In March 2018, the plaintiff commenced this action to recover damages for personal injuries against Bushwick, Rabsky, and Galaxy (hereinafter collectively the defendants), and another defendant, alleging violations of Labor Law §§ 200, 240(1), and 241(6), and common-law negligence. The plaintiff moved for summary judgment on the issue of liability on the Labor Law § 240(1) cause of action insofar as asserted against Bushwick and Galaxy. The defendants cross-moved, inter alia, for summary judgment dismissing the causes of action alleging common-law [*2]negligence and violations of Labor Law §§ 200 and 240(1) and so much of the cause of action alleging a violation of Labor Law § 241(6) as was predicated upon a violation of 12 NYCRR 23-2.7(e) insofar as asserted against them. In an order entered May 11, 2023, the Supreme Court, among other things, denied those branches of the defendants' cross-motion. The defendants appeal.

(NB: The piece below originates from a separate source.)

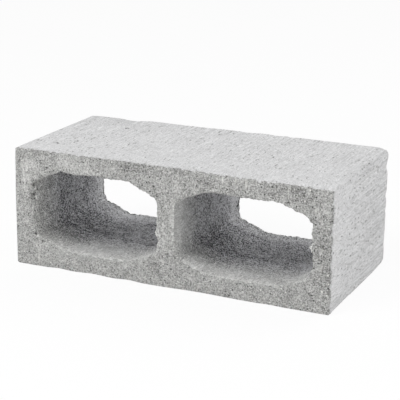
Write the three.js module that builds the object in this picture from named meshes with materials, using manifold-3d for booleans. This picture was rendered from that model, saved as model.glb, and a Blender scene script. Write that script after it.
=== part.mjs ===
// A hollow concrete block with two cores, lying on one of its face shells.
//
// Millimetres, +Z up. The block is one cast piece. X runs along its length and Z through its
// thickness in the wall, and the cores run along Y, from bed face to bed face. The origin is
// in the middle of the face shell that it lies on.
//
// The block is cast standing on a pallet, around two formers that hang into the mould from
// above. A former pulls out because it is narrower at its foot, so the walls are thick at the
// pallet, here at -Y, and thin at the open top of the mould, here at +Y.

import * as THREE from 'three';
import { mergeVertices } from 'three/addons/utils/BufferGeometryUtils.js';
import Module from 'manifold-3d';

const wasm = await Module();
wasm.setup();

// Overall size: 16 by 8 by 6 inches, less the 3/8 inch of a mortar joint each way.
const blockLength = 396.9; // along X
const blockHeight = 193.7; // along Y, the height of one course in a wall
const blockWidth = 142.9; // along Z, the thickness of the wall

// Long outer edges, where the mould's corners are worn a little round.
const outerEdgeRadius = 3;

// Walls around the cores, at the pallet where they are thick and at the top where they are thin.
const shellAtPallet = 23.6;
const shellAtTop = 15.8;
const endWebAtPallet = 23.2;
const endWebAtTop = 13.4;
const middleWebAtPallet = 21.8;
const middleWebAtTop = 20.6;

// The middle web stands a little nearer the left end than the right one.
const middleWebShift = -1.4;

// Each core is an oblong whose four corners are cut off at a low slope, which leaves a thick
// haunch where a shell meets a web. The cut's ends are rounded.
const haunchAlongShell = 38;
const haunchAlongWeb = 16;
const haunchRadius = 9;

// The core's edge at the pallet is rounded over.
const mouthRadius = 2.5;

// How finely a round stretch is cut into flats.
const stepsPerCorner = 4;
const stepsInMouth = 5;

// A cutter runs this far past a bed face, so that it cuts the face cleanly.
const cutterOverrun = 5;

const concrete = new THREE.MeshStandardMaterial({
  color: 0xb3b2af,
  roughness: 0.95,
  metalness: 0,
  flatShading: true,
});

// A rounded oblong, extruded from bed face to bed face and centred on the origin.
function outerBody() {
  const right = blockLength / 2 - outerEdgeRadius;
  const top = blockWidth / 2 - outerEdgeRadius;
  const outline = new THREE.Shape();
  outline.absarc(right, top, outerEdgeRadius, 0, Math.PI / 2);
  outline.absarc(-right, top, outerEdgeRadius, Math.PI / 2, Math.PI);
  outline.absarc(-right, -top, outerEdgeRadius, Math.PI, Math.PI * 1.5);
  outline.absarc(right, -top, outerEdgeRadius, Math.PI * 1.5, Math.PI * 2);
  outline.closePath();

  const body = new THREE.ExtrudeGeometry(outline, {
    depth: blockHeight,
    bevelEnabled: false,
    curveSegments: stepsPerCorner,
  });
  body.rotateX(Math.PI / 2);
  body.translate(0, blockHeight / 2, 0);
  return body;
}

// The four edges of a core at one level, measured from the middle of the block.
// Level 0 is the bed face at the pallet and level 1 is the one at the mould's top.
function coreEdges(side, level) {
  const middleWeb = THREE.MathUtils.lerp(middleWebAtPallet, middleWebAtTop, level);
  const endWeb = THREE.MathUtils.lerp(endWebAtPallet, endWebAtTop, level);
  const shell = THREE.MathUtils.lerp(shellAtPallet, shellAtTop, level);
  const atWeb = middleWebShift + (side * middleWeb) / 2;
  const atEnd = side * (blockLength / 2 - endWeb);
  return {
    left: Math.min(atWeb, atEnd),
    right: Math.max(atWeb, atEnd),
    top: blockWidth / 2 - shell,
    bottom: shell - blockWidth / 2,
  };
}

// The core's outline at one level as points in X and Z, going round anticlockwise. Its eight
// corners are rounded. An outset moves the whole outline out into the walls.
function coreOutline(side, level, outset) {
  const { left, right, top, bottom } = coreEdges(side, level);
  const corners = [
    new THREE.Vector2(right, top - haunchAlongWeb),
    new THREE.Vector2(right - haunchAlongShell, top),
    new THREE.Vector2(left + haunchAlongShell, top),
    new THREE.Vector2(left, top - haunchAlongWeb),
    new THREE.Vector2(left, bottom + haunchAlongWeb),
    new THREE.Vector2(left + haunchAlongShell, bottom),
    new THREE.Vector2(right - haunchAlongShell, bottom),
    new THREE.Vector2(right, bottom + haunchAlongWeb),
  ];
  const points = [];
  for (let i = 0; i < corners.length; i++) {
    const before = corners[(i + corners.length - 1) % corners.length];
    const after = corners[(i + 1) % corners.length];
    points.push(...roundedCorner(before, corners[i], after, outset));
  }
  return points;
}

// An arc in place of one corner of an outline that goes round anticlockwise. The arc touches
// both edges, and an outset only makes its radius larger.
function roundedCorner(before, corner, after, outset) {
  const normalIn = outwardNormal(before, corner);
  const normalOut = outwardNormal(corner, after);
  const toCentre = haunchRadius / (1 + normalIn.dot(normalOut));
  const centre = corner.clone().addScaledVector(normalIn.clone().add(normalOut), -toCentre);
  const turn = Math.acos(normalIn.dot(normalOut));
  const points = [];
  for (let step = 0; step <= stepsPerCorner; step++) {
    const spoke = new THREE.Vector2(haunchRadius + outset, 0);
    spoke.rotateAround(new THREE.Vector2(), normalIn.angle() + (turn * step) / stepsPerCorner);
    points.push(spoke.add(centre));
  }
  return points;
}

function outwardNormal(from, to) {
  const along = to.clone().sub(from).normalize();
  return new THREE.Vector2(along.y, -along.x);
}

// The solid that leaves one core: outlines from the pallet side to the top, joined in a loft.
function coreCutter(side) {
  const sections = [];
  const pallet = -blockHeight / 2;
  sections.push({ y: pallet - cutterOverrun, level: 0, outset: mouthRadius });
  for (let step = 0; step <= stepsInMouth; step++) {
    const angle = (Math.PI / 2) * (1 - step / stepsInMouth);
    const depth = mouthRadius * (1 - Math.sin(angle));
    const outset = mouthRadius * (1 - Math.cos(angle));
    sections.push({ y: pallet + depth, level: depth / blockHeight, outset });
  }
  const overrunLevel = cutterOverrun / blockHeight;
  sections.push({ y: blockHeight / 2 + cutterOverrun, level: 1 + overrunLevel, outset: 0 });

  const rings = sections.map(({ y, level, outset }) =>
    coreOutline(side, level, outset).map((point) => new THREE.Vector3(point.x, y, point.y)),
  );
  return loft(rings);
}

// A closed solid through a row of rings that run along +Y, each with as many points as the
// others. Both ends are closed with a fan, which a ring with no hollows allows.
function loft(rings) {
  const count = rings[0].length;
  const faces = [];
  for (let ring = 0; ring < rings.length - 1; ring++) {
    for (let i = 0; i < count; i++) {
      const here = ring * count + i;
      const beside = ring * count + ((i + 1) % count);
      faces.push(here, here + count, beside);
      faces.push(beside, here + count, beside + count);
    }
  }
  const last = (rings.length - 1) * count;
  for (let i = 1; i < count - 1; i++) {
    faces.push(0, i, i + 1);
    faces.push(last, last + i + 1, last + i);
  }
  const geometry = new THREE.BufferGeometry();
  geometry.setFromPoints(rings.flat());
  geometry.setIndex(faces);
  return geometry;
}

function toSolid(geometry) {
  geometry.deleteAttribute('normal');
  geometry.deleteAttribute('uv');
  const merged = mergeVertices(geometry);
  const vertProperties = new Float32Array(merged.attributes.position.array);
  const triVerts = new Uint32Array(merged.index.array);
  return new wasm.Manifold(new wasm.Mesh({ numProp: 3, vertProperties, triVerts }));
}

function toGeometry(solid) {
  const { vertProperties, triVerts } = solid.getMesh();
  const geometry = new THREE.BufferGeometry();
  geometry.setAttribute('position', new THREE.BufferAttribute(vertProperties, 3));
  geometry.setIndex(new THREE.BufferAttribute(triVerts, 1));
  geometry.computeVertexNormals();
  return geometry;
}

const leftCore = toSolid(coreCutter(-1));
const rightCore = toSolid(coreCutter(1));
const castBody = toSolid(outerBody()).subtract(leftCore).subtract(rightCore);

const block = new THREE.Mesh(toGeometry(castBody), concrete);
block.name = 'concrete_block';
block.position.z = blockWidth / 2;

const part = new THREE.Group();
part.add(block);

export default part;
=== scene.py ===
# %% [markdown]
# # A hollow concrete block
#
# A wall block is one cast piece of stiff, almost dry concrete. It is pressed and shaken in a
# steel mould and comes out at once, so every side keeps the trace of how it left the mould:
# smooth sides that slid along steel, a sandy bed face that stood on the pallet, an open and
# ragged one that the press head struck, and rough walls where the core formers pulled out.
# The solid block is already in the frame at its real size. This lesson gives it those skins.

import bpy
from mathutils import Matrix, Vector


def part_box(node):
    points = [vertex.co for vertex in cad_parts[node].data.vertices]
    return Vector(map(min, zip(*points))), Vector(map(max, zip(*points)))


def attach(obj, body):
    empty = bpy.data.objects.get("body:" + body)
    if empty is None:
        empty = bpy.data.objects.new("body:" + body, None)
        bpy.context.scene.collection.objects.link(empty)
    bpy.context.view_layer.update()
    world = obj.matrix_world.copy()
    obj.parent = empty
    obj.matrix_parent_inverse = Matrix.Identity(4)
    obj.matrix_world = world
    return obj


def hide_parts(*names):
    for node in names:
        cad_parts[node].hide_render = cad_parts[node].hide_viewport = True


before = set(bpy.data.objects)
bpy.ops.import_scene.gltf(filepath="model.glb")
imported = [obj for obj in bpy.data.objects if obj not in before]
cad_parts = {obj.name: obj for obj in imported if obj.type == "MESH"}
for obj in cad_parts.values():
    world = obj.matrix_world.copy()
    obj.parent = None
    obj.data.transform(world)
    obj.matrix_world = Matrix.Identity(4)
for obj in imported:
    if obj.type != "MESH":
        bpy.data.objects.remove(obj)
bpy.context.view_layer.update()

import math

import bmesh
import bpy
import numpy as np
from mathutils import Matrix, Vector, noise

# %% [markdown]
# ## The camera
#
# The block is seen from its front right, a little from above, through a long lens, so that its
# far end hardly shrinks. A camera can be aimed with a Track To constraint, which is quick to
# change. Here it has a place and three angles instead, because they say exactly how it stands
# and they stay what they are when the block or the floor is edited.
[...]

"'Labor Law § 240(1) imposes a nondelegable duty [and absolute liability] upon owners and general contractors and their agents to provide safety devices necessary to protect workers from risks inherent in an elevated work site'" (Verdi v SP Irving Owner, LLC, 227 AD3d 932, 935 [internal quotation marks omitted], quoting Von Hegel v Brixmor Sunshine Sq., LLC, 180 AD3d 727, 728). "'Whether a plaintiff is entitled to recovery under Labor Law § 240(1) requires a determination of whether the injury sustained is the type of elevation-related hazard to which the statute applies'" (Toalongo v Almarwa Ctr., Inc., 202 AD3d 1128, 1130, quoting Wilinski v 334 E. 92nd Hous. Dev. Fund Corp., 18 NY3d 1, 7). "The decisive question in determining liability pursuant to Labor Law § 240(1) 'is whether plaintiff's injuries were the direct consequence of a failure to provide adequate protection against a risk arising from a physically significant elevation differential'" (id., quoting Runner v New York Stock Exch., Inc., 13 NY3d 599, 603).
Here, in support of their cross-motion, the defendants submitted, inter alia, the deposition testimony of the plaintiff and his coworker, who testified that the plaintiff's accident occurred when another coworker dropped the end of the heavy stairway railing that he and the plaintiff were holding, causing the plaintiff to be pulled down by the weight of the railing. This is the type of gravity-related injury that Labor Law § 240(1) seeks to prevent (see Runner v New York Stock Exch., Inc., 13 NY3d at 605; Kandaytan v 400 Fifth Realty, LLC, 155 AD3d 848, 851; Treile v Brooklyn Tillary, LLC, 120 AD3d 1335, 1337-1338). Contrary to defendants' contention, the fact that the staircase on which plaintiff fell was constructed as a permanent structure does not remove it from the reach of Labor Law § 240(1) (see DaSilva v Toll GC LLC, 224 AD3d 540, 541). Thus, the defendants failed to meet their prima facie burden of establishing that Labor Law § 240(1) was inapplicable on the facts of this case or that their alleged violation of that statute did not proximately cause the plaintiff's injuries. Accordingly, the Supreme Court properly denied that branch of the defendants' cross-motion which was for summary judgment dismissing the Labor Law § 240(1) cause of action insofar as asserted against them regardless of the sufficiency of the plaintiff's opposition papers (see Winegrad v New York Univ. Med. Ctr., 64 NY2d 851, 853).
"Labor Law § 200 'is a codification of the common-law duty of an owner or general contractor to provide workers with a safe place to work'" (Singh v 180 Varick, LLC, 203 AD3d 1194, 1195, quoting Ortega v Puccia, 57 AD3d 54, 60). "Liability under Labor Law § 200 'generally falls into two broad categories: instances involving the manner in which the work is performed, and instances in which workers are injured as a result of dangerous or defective premises conditions at a work site'" (id. at 1195-1196, quoting Abelleira v City of New York, 120 AD3d 1163, 1164).
Where "an accident is alleged to involve defects in both the premises and the equipment used at the work site, a defendant moving for summary judgment with respect to causes of action alleging a violation of Labor Law § 200 is obligated to address the proof applicable to both liability standards" (Hamm v Review Assoc., LLC, 202 AD3d 934, 938; see Garcia v Market Assoc., 123 AD3d 661, 664).